Rebranding is not particularly rare, but is less common when the original brand creator chairs the board. My assumption was that Sir Terry Mathews, co-founder of Mitel, would resist the change. I recall him proudly presenting the history of the logo at an event just a few years ago. However, Mitel CMO Martyn Etherington explained that Mathews was actually very supportive of the rebranding.

"Mitel has a great name and reputation, and there is nothing we are running from," Etherington said. "The timing is right, and our customers want a brand that more appropriately reflects our business and our markets today. By "timing," he is referring to brand consolidation. Mitel's priorities after the acquisitions were product and organizational alignment. The company now intends to consolidate some 40 websites and update over 500 pieces of company literature.

Etherington equates a brand to a promise. "We are the business communications experts that power the success of every customer, every communication, every time."

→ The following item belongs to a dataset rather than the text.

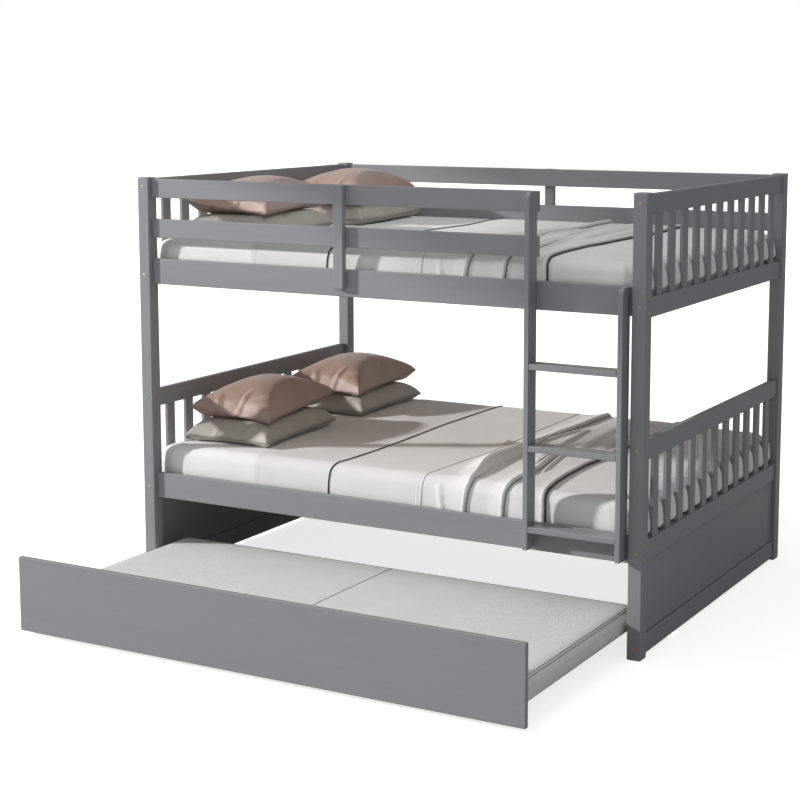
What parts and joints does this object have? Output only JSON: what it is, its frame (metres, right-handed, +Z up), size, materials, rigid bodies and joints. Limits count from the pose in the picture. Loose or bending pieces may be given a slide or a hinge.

The new logo will appear on full-page advertisements in major media outlets around the world including the Wall Street Journal, Financial Times, Handelsblatt, and The Globe and Mail. Also today, Mitel signage is being replaced on major offices, with all 80 locations to be updated by the end of the year. The lists of changes underway includes email addresses, graphics on company trucks, demo room signage, and new graphics and marketing content for partners.

Mitel intends to be very direct with its new messaging. The company will include images of its products and describe its business as solutions for "business communications." Etherington wants to be specific, and avoid generic photos and ambiguous claims. Similarly, the new tagline "Powering Connections" is intended to directly describe the result of Mitel's technology.

Not included in the rebranding scope are changes to the company name or products. Mitel's major product families will remain MiVoice, MiCloud, and MiCollab. Some acquired products are retaining names under the appropriate branch, such as the MiVoice MX-One platform--and some names will disappear. The only exception is that the DeTeWe brand in Germany will stay with the new subheading "A Mitel Company."

Mitel's new website went live this morning, and older sites and brands are forwarding to it. Mitel is also hosting celebration events in all of its major offices including a bash in the Senator's stadium in Ottawa, near Mitel's global headquarters .

The budget of the rebranding effort was not disclosed, but it is clearly pretty large. The launch consists of three separate stages running into 2015, each with specific objectives and measurable goals. Among the objectives are resetting customer expectations, increased brand awareness, and provocative attention-grabbing claims backed with proof points. Mitel also intends to heavily leverage social media during the campaign.

Mitel claims the rebranding process was a highly collaborative team effort, involving Mitel employees, customers, and partners. Etherington stated the voice of the customer shaped decisions such as logo font, colors, and website design.

It is difficult to avoid comparisons with Unify, which undertook a major rebranding effort just last year. Unify performed many of the same activities (such as building signage, business cards, and website). However,, Unify also changed its company name. Etherington said he watched Unify closely and learned a lot, though he feels the motivations for each company's rebranding effort are very different. Presumably, Unify had to change its name due to losing rights to the Siemens brand--now a minority shareholder. Etherington stated Mitel is rebranding as a result of growth and momentum.